The good news is there are new, efficient and innovative methods of overcoming this oxygen sink.

It was explained at this meeting that the Somass/Stamp is one of the most at risk systems for sockeye survival if summer water temperatures increase even a degree or two in Sproat and Great Central Lake, as they have twice in the last 10 years. However, it is also one of the easiest to fix.

The best good news at the last meeting is that almost all the stakeholders were at the table including representatives from B.C. Hydro, Timberwest, Island Timberlands, both local First Nations, recreational interests, developers, AVEA, the city, the regional district, DFO and the environment ministry (the Catalyst representative was unavailable).

There is an urgent need, a serious will and some seed money to bring this project to fruition.

Bob Cole,

chairman,

Alberni Sport Fishing Advisory Committee

Season of joy

just for consumers

To the Editor,

As this past Halloween’s TV fare competed with “holiday season” commercials for “which season is it anyway?” honours, I got to thinking: Let’s program Charles Dickens’ A Christmas Carol among all the other Halloween movies with ghostly themes.

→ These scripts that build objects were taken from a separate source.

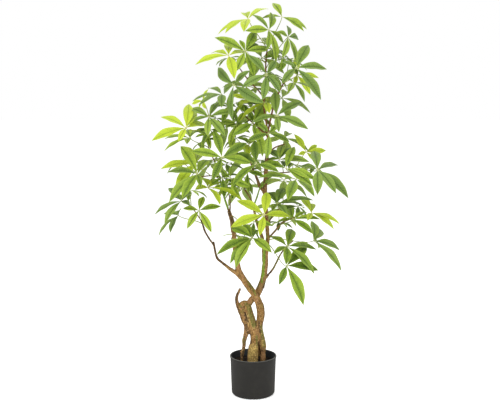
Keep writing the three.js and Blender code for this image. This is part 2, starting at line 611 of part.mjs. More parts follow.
// Leaflets side by side round the hub make the star. One that crosses another, or lies above or below
// it, is joined to the star at the hub.
function sortedLeaflets(form) {
  const { hub, normal, tips } = form;
  const inStar = [];
  const crossing = [];
  for (const tip of tips) {
    const outer = loneLeaflet(form, tip, testShare, testHalf);
    const root = leafletCorners(form, tip).corners[1].clone().sub(hub);
    const level = levelArm(hub, tip, normal);
    const fits = root.angleTo(normal) < steepest && inStar.every((member) => (
      member.level.angleTo(level) > leastTurn && member.outer.minGap(outer, seatGap) > leastSlit
    ));
    const blade = loneLeaflet(form, tip, nearShare, sunkHalf);
    (fits ? inStar : crossing).push({ tip, outer, level, blade });
  }
  return { inStar, crossing };
}

function bearersFor({ hub }, places) {
  const cost = (place) => Math.abs(place.distanceTo(hub) - stalkReach)
    + bearerDropWeight * Math.max(0, place.z - hub.z + bearerDrop);
  return [...places].sort((a, b) => cost(a) - cost(b)).slice(0, stalkBearers);
}

// Placing leaves

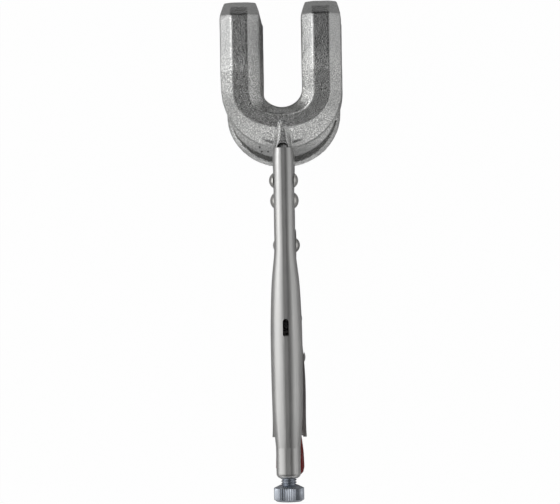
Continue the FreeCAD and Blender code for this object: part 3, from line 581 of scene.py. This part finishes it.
def flank(name, up, radius, shift):
    """The crescent behind the bend, with drafted sides above and below the parting line."""
    middle, away, back = parting(up)
    tilt = SLOPE if up > 0 else math.pi - SLOPE
    halves = []
    for side, height, loss in ((1, FLANK_RISE, FLANK_RISE_LOSS),
                               (-1, FLANK_FALL, FLANK_FALL_LOSS)):
        ends = (radius * MM, (radius - loss) * MM)
        place = middle + back * shift + away * side * height / 2
        put_down_everything()
        bpy.ops.mesh.primitive_cone_add(
            vertices=128, radius1=ends[side < 0], radius2=ends[side > 0], depth=height * MM,
            location=place * MM, rotation=(tilt, 0, 0))
        half = named(name)
        settle(half)
        edit(half)
        bpy.ops.mesh.select_all(action="SELECT")
        bpy.ops.mesh.bisect(plane_co=(middle + Vector((0, FLANK_OVERLAP, 0))) * MM,
                            plane_no=(0, 1, 0), use_fill=True, clear_outer=True)
        done_editing()
        cut_away(half, round_cutter("flank_hole", FLANK_HOLE, middle, THROUGH, tilt))
        halves.append(half)
    return halves


SHANK_END = 46.0
PIT_PLACE = Vector((0, 52.1, 50.0))
PIT_RADIUS = 2.7
PIT_CUTTER = 20.0


def forged_upper_jaw():
    """The solid's shank, with arms, rib and flank as the die leaves them."""
    shank = trimmed_copy("upper_jaw", "forged_upper_jaw", SHANK_END, clear_ahead=True)
    arms = swept("upper_arms", u_sections())
    jaw = joined([shank, arms, rib(), *flank("upper_flank", 1, *UPPER_FLANK)])
    fused(jaw)
    cut_away(jaw, round_cutter("mouth_pit", PIT_RADIUS, PIT_PLACE, PIT_CUTTER))
    as_forged(jaw, "forged_upper_jaw")
    finish_piece(jaw, UPPER_FORGED, "forging", "handle_frame", "upper_jaw")


RIM = 2.1
TROUGH_DEPTH = 0.9
TROUGH_CUTTER = 20.0
TROUGH_INSIDE = 30.9
TROUGH_WEB = Vector((9, 120, 80)) * MM


def trough_cutter():
    """The crescent inside the lower jaw's rim, with a web left across its middle."""
    middle, away, back = parting(-1)
    radius, shift = LOWER_FLANK
    lift = -away * (TROUGH_CUTTER / 2 - TROUGH_DEPTH)
    trough = round_cutter("trough", radius - RIM, middle + back * shift + lift,
                          TROUGH_CUTTER, -SLOPE)
    cut_away(trough, round_cutter("trough_inside", TROUGH_INSIDE, middle + lift,
                                  TROUGH_CUTTER * 2, -SLOPE))
    put_down_everything()
    bpy.ops.mesh.primitive_cube_add(size=1, location=middle * MM, scale=TROUGH_WEB)
    web = named("trough_web")
    settle(web)
    cut_away(trough, web)
    return trough


def forged_lower_jaw():
    """The solid with a drafted flank, whose raised rim has a crescent trough inside it."""
    solid = copy_of("lower_jaw", "forged_lower_jaw")
    jaw = joined([solid, *flank("lower_flank", -1, *LOWER_FLANK)])
    fused(jaw)
    cut_away(jaw, trough_cutter())
    as_forged(jaw, "forged_lower_jaw")
    finish_piece(jaw, LOWER_FORGED, "forging", "moving_jaw", "lower_jaw")


forged_upper_jaw()
forged_lower_jaw()


# ---------------------------------------------------------------- screw and knob

THREAD_PITCH = 1.25 * MM
THREAD_CREST = 3.98 * MM
THREAD_ROOT = 3.32 * MM
THREAD_STEPS = 36
# the share of the pitch that each face of the thread takes
THREAD_HALF_ROOT = 0.10
THREAD_SIDE = 0.36
THREAD_FLAT = 0.08


def screw_middle():
    low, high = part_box("adjusting_screw")
    return (low + high) / 2


def thread(name, start, end):
    """A cut thread round the Y axis of the screw, between two places along it."""
    centre = screw_middle()
    turns = round((end - start) / THREAD_PITCH)
    put_down_everything()
    bpy.ops.mesh.primitive_plane_add(size=THREAD_PITCH, location=(0, 0, 0))
    piece = named(name)
    edit(piece)
    bpy.ops.mesh.select_all(action="SELECT")
    bpy.ops.mesh.merge(type="CENTER")
    bpy.ops.transform.translate(value=(THREAD_ROOT, 0, 0))
    height = THREAD_CREST - THREAD_ROOT
    for out, share in ((0, THREAD_HALF_ROOT), (height, THREAD_SIDE), (0, THREAD_FLAT),
                       (-height, THREAD_SIDE), (0, THREAD_HALF_ROOT)):
        move = (out, 0, share * THREAD_PITCH)
        bpy.ops.mesh.extrude_region_move(TRANSFORM_OT_translate={"value": move})
    done_editing()
    apply_modifier(piece, "SCREW", axis="Z", angle=math.tau, screw_offset=THREAD_PITCH,
                   iterations=turns, steps=THREAD_STEPS, render_steps=THREAD_STEPS,
                   use_merge_vertices=False)
    edit(piece)
    bpy.ops.mesh.select_all(action="SELECT")
    bpy.ops.mesh.remove_doubles(threshold=SEAM)
    bpy.ops.mesh.normals_make_consistent(inside=False)
    done_editing()
    piece.location = (centre.x, start, centre.z)
    piece.rotation_euler = (-math.pi / 2, 0, 0)
    settle(piece)
    return piece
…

And what perfect timing, immediately before what used to be the official start of what I recently heard referred to as “the giving season.”

Santa Claus is great, however he’s really starting to get the jump on the Big Guy’s birthday.

So I suggest tuning into Dickens now, rather than waiting for Christmas Eve, as a pre-shopping season reminder of the true meaning of Christmas.

No matter what religious faith, the message A Christmas Carol reinforces is universal: for everyone to truly consider “the plight of mankind who live in poverty” by perpetuating that “giving season” attitude for the whole year instead of just at Christmastime.